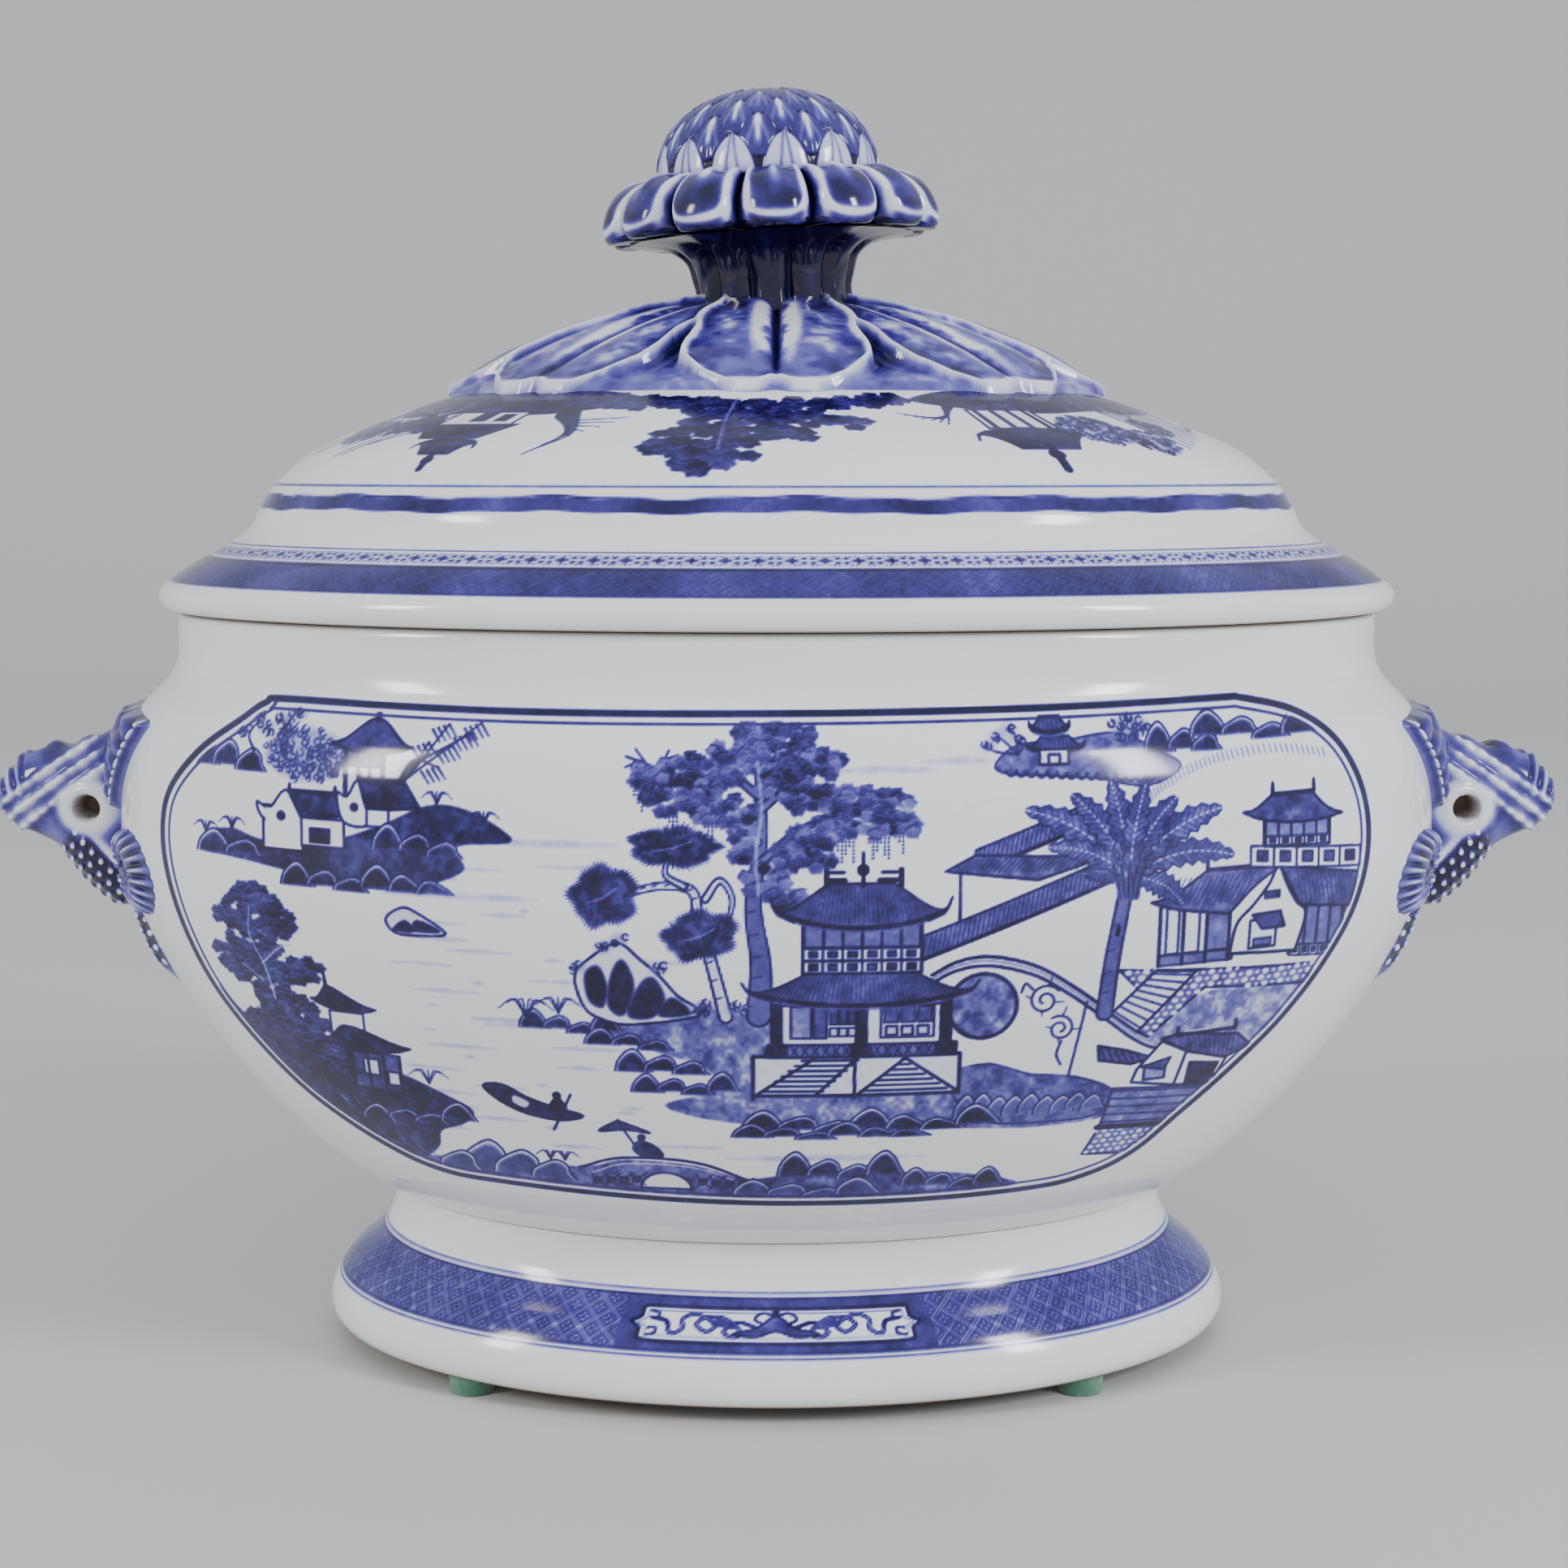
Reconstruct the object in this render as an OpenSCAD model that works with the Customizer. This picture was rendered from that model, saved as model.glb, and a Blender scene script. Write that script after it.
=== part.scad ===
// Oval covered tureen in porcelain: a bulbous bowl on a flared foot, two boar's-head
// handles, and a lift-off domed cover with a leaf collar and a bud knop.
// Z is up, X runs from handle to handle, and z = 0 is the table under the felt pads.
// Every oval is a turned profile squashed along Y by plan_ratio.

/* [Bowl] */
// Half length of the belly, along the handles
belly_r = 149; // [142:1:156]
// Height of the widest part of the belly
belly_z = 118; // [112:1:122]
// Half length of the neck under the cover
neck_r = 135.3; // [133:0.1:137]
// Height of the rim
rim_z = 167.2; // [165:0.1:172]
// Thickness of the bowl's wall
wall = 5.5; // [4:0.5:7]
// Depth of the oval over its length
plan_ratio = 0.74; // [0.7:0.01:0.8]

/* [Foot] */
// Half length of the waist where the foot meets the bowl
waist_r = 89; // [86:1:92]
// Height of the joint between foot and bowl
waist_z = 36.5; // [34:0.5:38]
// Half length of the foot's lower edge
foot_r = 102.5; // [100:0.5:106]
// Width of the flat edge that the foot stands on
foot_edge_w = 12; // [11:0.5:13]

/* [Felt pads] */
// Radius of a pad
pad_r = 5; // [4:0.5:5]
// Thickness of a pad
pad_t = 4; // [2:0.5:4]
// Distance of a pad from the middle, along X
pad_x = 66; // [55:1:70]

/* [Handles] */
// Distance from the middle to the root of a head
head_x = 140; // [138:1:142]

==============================

Look through the data and gather every line with the string "from" in it.

Output:
Reconstruct the object in this render as an OpenSCAD model that works with the Customizer. This picture was rendered from that model, saved as model.glb, and a Blender scene script. Write that script after it.
// Z is up, X runs from handle to handle, and z = 0 is the table under the felt pads.
// Distance of a pad from the middle, along X
// Distance from the middle to the root of a head